The first thing you should know about Pride, is that it is a holiday that is celebrated in connection with a historical event – The Stonewall Riots of 1969 in New York City. The brief version is that these riots were a result of LGBTQ people who had had enough of being imprisoned & physically beaten by law enforcement for being openly gay or sometimes assumed/rumored to be so. They took steps out of the shadows, closets, and ghettos and finally decided they had value in the face of an entire society saying they did not. They started the modern gay rights movement and if they had not done that, my personal coming out experience in a small town in 2003 would have been much more traumatic than it already was. In some ways I'm thankful because I “only” had to fear community wide rejection rather than additional imprisonment and physical assault.

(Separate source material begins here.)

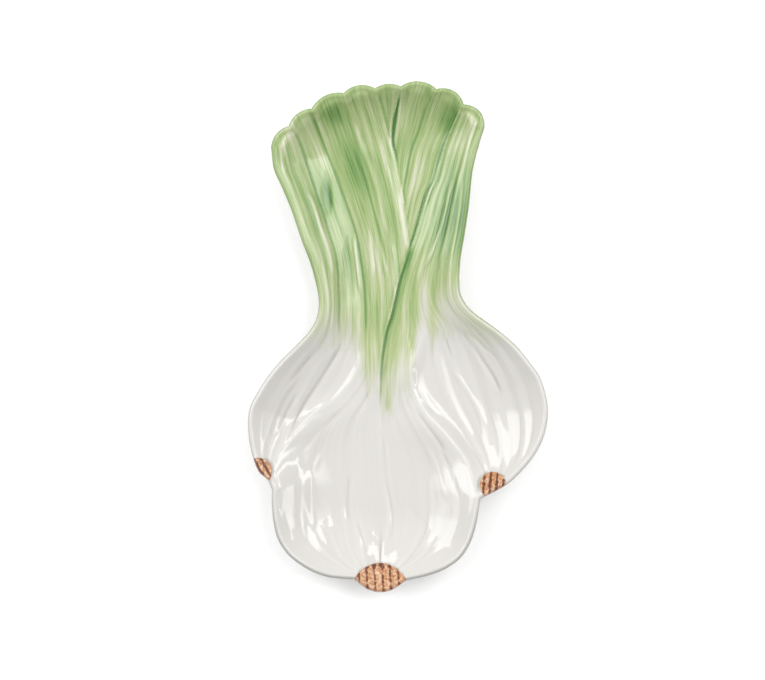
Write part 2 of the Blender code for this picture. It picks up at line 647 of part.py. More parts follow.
def glaze_material():
    """White glaze, the colour of most of the dish."""
    material = bpy.data.materials.new("white_glaze")
    material.use_nodes = True
    shader = material.node_tree.nodes["Principled BSDF"]
    shader.inputs["Base Color"].default_value = (0.80, 0.79, 0.76, 1.0)
    shader.inputs["Roughness"].default_value = 0.12
    shader.inputs["Metallic"].default_value = 0.0
    return material


def make_dish(collection):
    """The dish as one mesh object, centred over the origin and standing on its foot."""
    vertices, faces = dish_mesh()
    vertices = np.array(vertices)
    low, high = vertices.min(axis=0), vertices.max(axis=0)
    scale = LENGTH / (high[1] - low[1])
    middle = np.array([(low[0] + high[0]) / 2, (low[1] + high[1]) / 2, 0.0])
    vertices = (vertices - middle) * np.array([scale, scale, 1.0]) * MM
    mesh = bpy.data.meshes.new("dish")
    mesh.from_pydata(vertices.tolist(), [], faces)
    mesh.materials.append(glaze_material())
    mesh.shade_smooth()
    dish = bpy.data.objects.new("dish", mesh)
    collection.objects.link(dish)
    return dish


for old in list(bpy.data.objects):
    bpy.data.objects.remove(old, do_unlink=True)
bulb_bunch = bpy.data.collections.new("bulb_bunch_dish")
bpy.context.scene.collection.children.link(bulb_bunch)
make_dish(bulb_bunch)
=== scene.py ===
"""Looks of the glazed serving dish moulded as a bunch of three bulbs with a fan of leaves.

The dish is remade here as one finely meshed piece on the same driving sizes as its solid,
with the leaf veins, creases and painted glaze that the solid leaves out.
Sizes and places in this script are millimetres. MM turns them into metres for Blender.
"""

import math

import bpy
import numpy as np
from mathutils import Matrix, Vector
from mathutils.geometry import delaunay_2d_cdt


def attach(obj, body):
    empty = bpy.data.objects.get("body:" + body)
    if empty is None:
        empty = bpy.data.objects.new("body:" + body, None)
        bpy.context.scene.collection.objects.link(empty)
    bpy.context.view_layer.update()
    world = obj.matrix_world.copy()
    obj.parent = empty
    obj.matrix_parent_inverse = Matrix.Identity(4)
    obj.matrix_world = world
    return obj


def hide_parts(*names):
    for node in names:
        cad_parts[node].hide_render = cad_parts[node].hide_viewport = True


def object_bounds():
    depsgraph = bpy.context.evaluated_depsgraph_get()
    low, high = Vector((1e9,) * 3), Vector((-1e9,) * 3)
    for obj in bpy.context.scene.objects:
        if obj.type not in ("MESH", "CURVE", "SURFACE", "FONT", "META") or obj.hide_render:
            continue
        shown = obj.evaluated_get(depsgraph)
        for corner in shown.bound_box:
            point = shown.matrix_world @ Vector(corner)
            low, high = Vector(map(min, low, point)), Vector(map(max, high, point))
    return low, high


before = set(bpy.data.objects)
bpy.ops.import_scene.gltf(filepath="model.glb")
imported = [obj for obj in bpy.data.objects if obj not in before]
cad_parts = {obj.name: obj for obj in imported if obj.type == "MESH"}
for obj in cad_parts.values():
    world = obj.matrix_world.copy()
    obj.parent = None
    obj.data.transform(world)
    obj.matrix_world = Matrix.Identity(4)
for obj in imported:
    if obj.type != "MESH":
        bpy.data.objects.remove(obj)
CAD_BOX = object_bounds()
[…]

This event is important because if you don’t know this historical connection, you might continue to assume that their “pride” is connected to the unbiblical, sinful sort of pride that haughtily thinks one’s self better than their fellow human being or the pride that shakes its fist in defiance of their Creator. When you hear “Pride Parade” in the month of June, I think you could substitute, “I-will-no-longer-live-in-shame Parade”. It’s not near as catchy and seriously lacks any sort of alliteration, but it more accurately reflects the heart of many LGBTQ people on this day.

And it’s because of this one fact that my heart is filled with empathy and not indignation at a pride festival knowing that I'm among a group of people that is simply trying to live life in honesty about their internal reality while likely carrying wounds they’ve gathered from a lifetime of rejection, shame, and hatred from others regarding something they did not choose.

The only sadness I feel on this day is the fact that people had to go to a pride parade to experience the undoing of their shame rather than being able to come to our churches and receiving it perfectly from our Christ.


It’s because Christ did this for me that I no longer feel the intense need to take pride in my sexuality, but can rather allow it to just be. I don’t need to hide it, diminish it, fear it, or hate it. It’s allowed to be what it is – in perfect process with Jesus.


The Christian community’s refusal to understand the true meaning & purpose of the pride parade is evidence of a bigger problem; we have been pretty miserable missionaries to this group of image-bearing people. To quote my friend Bill Henson, “Good missionaries learn the language & culture of the people they are wanting to reach”. And by missionary, I don’t mean a one-sided, condescending, “I have all the right answers and you have nothing to offer me” type of relational dynamic. I’m talking about someone who sees someone’s value to God so clearly that they willingly and joyfully enter into their world and culture with the express purpose of giving and receiving love that is absent of an agenda, full of empathy, and has no trace of manipulation or heavy-handed religious coercion – much like that of our Heavenly Missionary.


With this revelation and subsequent posturing, the message from the church to the LGBTQ community doesn’t need to look like “taking a stand against LGBTQ pride parades” or ignorantly stating one should have a “straight pride parade”. It can instead sound something like: “Listen, I know that you might feel a little lighter and a lot freer as you march in that pride parade, but it is honestly nothing compared to standing completely seen and known in the presence of the One who loves you most and feeling the tangled cords of shame fall at your feet.”